Indian equity markets are set for a negative opening on Monday, with GIFT Nifty futures down over 300 points. The decline follows a sharp sell-off in global technology stocks and rising geopolitical tensions, prompting caution among investors.

Indian equity benchmark indices are poised for a significant gap-down opening this Monday, reflecting weakness in global markets. GIFT Nifty Futures on the NSE International Exchange were down 300.70 points, or 1.28 percent, at 23,151, signaling a challenging start for domestic traders.

The prevailing negative sentiment is largely driven by a sharp deterioration in global risk appetite, exacerbated by a major sell-off in technology stocks and ongoing geopolitical tensions, particularly in West Asia.

Global Market Turmoil and Key Influences

Wall Street concluded a nine-week winning streak with a notable decline on Friday, as technology shares experienced their steepest daily fall since April 2025. This 'AI sell-off' has rippled across international markets.

  • The Dow Jones Industrial Average dropped 695.15 points (1.35%) to 50,866.78.
  • The S&P 500 shed 200.57 points (2.64%) to 7,383.74.
  • The Nasdaq Composite lost 1,121.53 points (4.18%) to 25,709.43.

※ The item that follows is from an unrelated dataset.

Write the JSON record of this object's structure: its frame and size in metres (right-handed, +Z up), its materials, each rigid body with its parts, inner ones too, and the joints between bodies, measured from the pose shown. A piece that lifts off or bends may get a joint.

Asian markets also plunged on Monday. South Korea's KOSPI tanked 6 percent, Japan's Nikkei tumbled 4 percent, and Hong Kong's Hang Seng was down 2 percent. Investors are closely monitoring energy prices, the West Asia conflict, monsoon progress, and foreign institutional investor (FII) fund flows.

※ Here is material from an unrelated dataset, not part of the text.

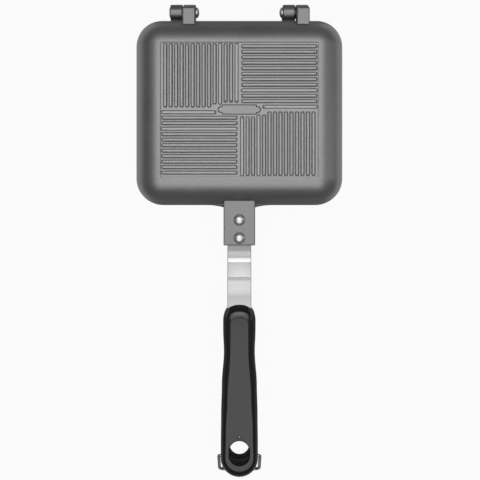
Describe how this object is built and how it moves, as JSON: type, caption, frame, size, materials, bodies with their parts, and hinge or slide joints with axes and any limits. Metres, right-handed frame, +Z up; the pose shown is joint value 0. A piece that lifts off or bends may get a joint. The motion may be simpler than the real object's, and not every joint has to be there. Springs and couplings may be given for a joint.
{
  "type": "camping sandwich toaster",
  "caption": "Hinged pair of grooved cast pans on long handles with riveted steel straps, black grips, hanging holes and a swinging wire latch, shown closed.",
  "frame": {"origin": "middle of the footprint, on the surface that the lower pan lies on", "axes": "+Z up, out of the upper pan; +Y towards the hinges, -Y towards the grips; +X across"},
  "size_m": [0.1594, 0.3672, 0.046],
  "materials": {
    "cast_pan": "grey satin non-stick coat on cast aluminium",
    "strap_steel": "polished strip with fine lengthwise lines",
    "rivet_steel": "bright domed heads",
    "grip_black": "glossy black moulded heat-proof plastic",
    "wire_steel": "bright drawn wire"
  },
  "bodies": {
    "lower_half": {"lower_pan": "cast_pan", "lower_strap": "strap_steel", "lower_strap_rivet_front": "rivet_steel", "lower_strap_rivet_rear": "rivet_steel", "lower_grip": "grip_black", "lower_grip_pin": "rivet_steel", "hinge_pin_left": "rivet_steel", "hinge_pin_right": "rivet_steel"},
    "upper_half": {"upper_pan": "cast_pan", "upper_strap": "strap_steel", "upper_strap_rivet_front": "rivet_steel", "upper_strap_rivet_rear": "rivet_steel", "upper_grip": "grip_black", "upper_grip_pin": "rivet_steel"},
    "latch": {"latch_bail": "wire_steel"}
  },
  "joints": [
    {"name": "pan_hinge", "type": "hinge", "parent": "lower_half", "child": "upper_half", "pos_m": [0, 0.17765, 0.023], "axis": [-1, 0, 0], "range_deg": [0, 180]},
    {"name": "latch_swing", "type": "hinge", "parent": "upper_half", "child": "latch", "pos_m": [0, -0.16535, 0.032], "axis": [-1, 0, 0], "range_deg": [-33.8, 214]}
  ]
}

Crude Oil, Dollar, and Gold Movements

The delicate Middle East situation pushed Brent crude futures up approximately 2.6 percent to $95.45 a barrel on Monday. Gold edged lower for a second session, falling 0.2 percent to $4,321.49 per ounce, due to concerns over potential US rate hikes. The US dollar strengthened, reaching near a two-month high amid Federal Reserve rate hike expectations.

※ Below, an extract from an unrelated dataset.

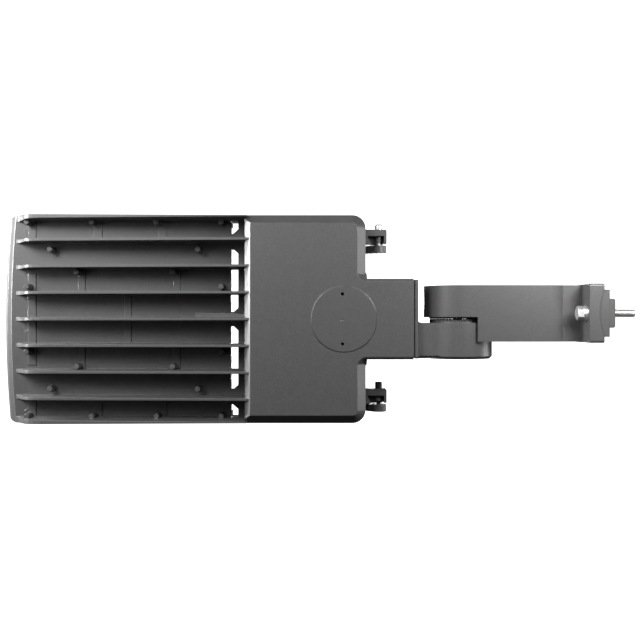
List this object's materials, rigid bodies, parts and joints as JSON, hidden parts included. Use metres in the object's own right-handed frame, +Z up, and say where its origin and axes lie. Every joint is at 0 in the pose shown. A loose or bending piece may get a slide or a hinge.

Investor Strategy and FII-DII Flows

Experts advise a selective and disciplined investment approach, focusing on companies with strong earnings visibility, healthy balance sheets, and exposure to domestic demand themes. Volatility from inflation data, crude oil movements, and global policy signals necessitates prudent risk management.

Provisional data from NSE indicates that Foreign Portfolio Investors (FPIs) were net sellers of domestic stocks, pulling out Rs 8,776.25 crore on Friday. Conversely, Domestic Institutional Investors (DIIs) were net buyers, injecting Rs 9,133.57 crore. Overseas investors have withdrawn nearly Rs 43,000 crore in the first week of June 2026 alone. Some analysts suggest that a cooling down or reversal of the AI trade could prompt FPIs to reinvest in India.

Technical Outlook for Nifty50, Sensex, and Nifty Bank

Nifty50 & Sensex

Technically, a bearish candle formed on weekly charts, with the market trading below short-term averages, indicating negative sentiment. The 23,200/73,500 zone is a crucial support for traders. A pullback is possible if the market holds above this level, potentially bouncing back to 23,700 for Nifty and 75,000 for Sensex. Upside potential could extend towards 23,900-24,000/75,500-75,800. A breach below 23,200/73,500 could accelerate selling pressure, leading to declines towards 23,000-22,900/73,000-72,800.

Sensex faced resistance near 74,700–74,800 and slipped below 74,500 but managed to hold above the critical 73,500–73,800 support, suggesting buyers are defending lower levels. Nifty50 continues to sustain below its critical moving averages, with the Relative Strength Index (RSI) remaining weak. Short-term consolidation within the 23,300–23,500 range is expected, with a decisive breakout above 23,500 potentially triggering a rally towards 25,700.

Nifty Bank

Nifty Bank formed a high-wave candlestick pattern with a long lower shadow, indicating buying demand at lower levels from the key support area of 52,500-53,000. It is consolidating within a broad range of 52,700-55,600. Key support is placed at 52,500-53,000, while resistance is at 55,200-55,600. A breakout above 55,600 could open further upside towards 56,500. The 54,100–54,000 zone will act as immediate support, with 55,000–55,100 as a crucial hurdle. A sustained move above 55,100 could trigger a short-covering rally towards 55,400.